PHI: Bridging Domain Shift in Long-Term Action Quality Assessment via Progressive Hierarchical Instruction
Kanglei Zhou, Hubert P. H. Shum, Frederick W. B. Li, Xingxing Zhang, Xiaohui Liang
TL;DR
The paper tackles the domain-shift problem in long-term Action Quality Assessment by separating task-level and feature-level shifts and introducing Progressive Hierarchical Instruction (PHI). PHI combines Gap Minimization Flow (GMF) for shallow-to-deep feature adaptation with Temporally-Enhanced Self-Attention (TESA) and a List-wise Contrastive Regularization (LCR) module to enforce coarse-to-fine alignment, without requiring explicit target distributions. Empirical results on RG, Fis-V, and LOGO show state-of-the-art performance, with substantial gains over shift-unaware and task-level methods, and ablations validate the contributions of GMF, LCR, and KL-based alignment. The framework demonstrates strong robustness and efficiency, suggesting practical impact for long-form video scoring and potential extensions to multi-modal or short-term AQA tasks.
Abstract
Long-term Action Quality Assessment (AQA) aims to evaluate the quantitative performance of actions in long videos. However, existing methods face challenges due to domain shifts between the pre-trained large-scale action recognition backbones and the specific AQA task, thereby hindering their performance.
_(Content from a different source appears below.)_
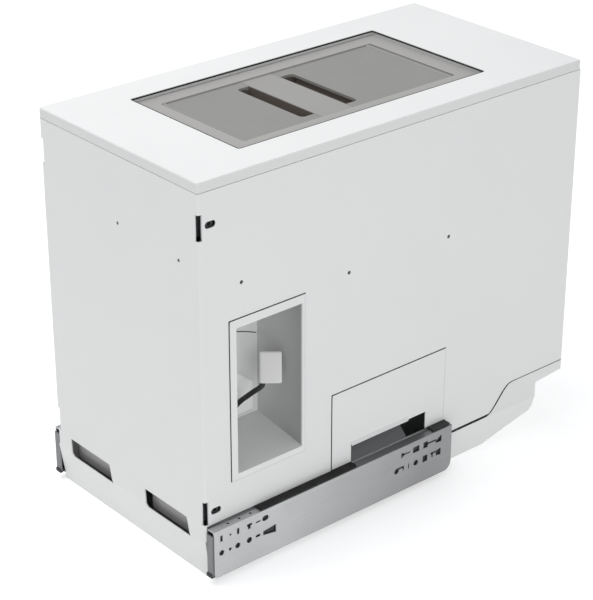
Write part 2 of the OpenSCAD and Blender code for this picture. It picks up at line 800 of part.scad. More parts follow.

This arises since fine-tuning resource-intensive backbones on small AQA datasets is impractical. We address this by identifying two levels of domain shift: task-level, regarding differences in task objectives, and feature-level, regarding differences in important features. For feature-level shifts, which are more detrimental, we propose Progressive Hierarchical Instruction (PHI) with two strategies. First, Gap Minimization Flow (GMF) leverages flow matching to progressively learn a fast flow path that reduces the domain gap between initial and desired features across shallow to deep layers. Additionally, a temporally-enhanced attention module captures long-range dependencies essential for AQA. Second, List-wise Contrastive Regularization (LCR) facilitates coarse-to-fine alignment by comprehensively comparing batch pairs to learn fine-grained cues while mitigating domain shift. Integrating these modules, PHI offers an effective solution. Experiments demonstrate that PHI achieves state-of-the-art performance on three representative long-term AQA datasets, proving its superiority in addressing the domain shift for long-term AQA.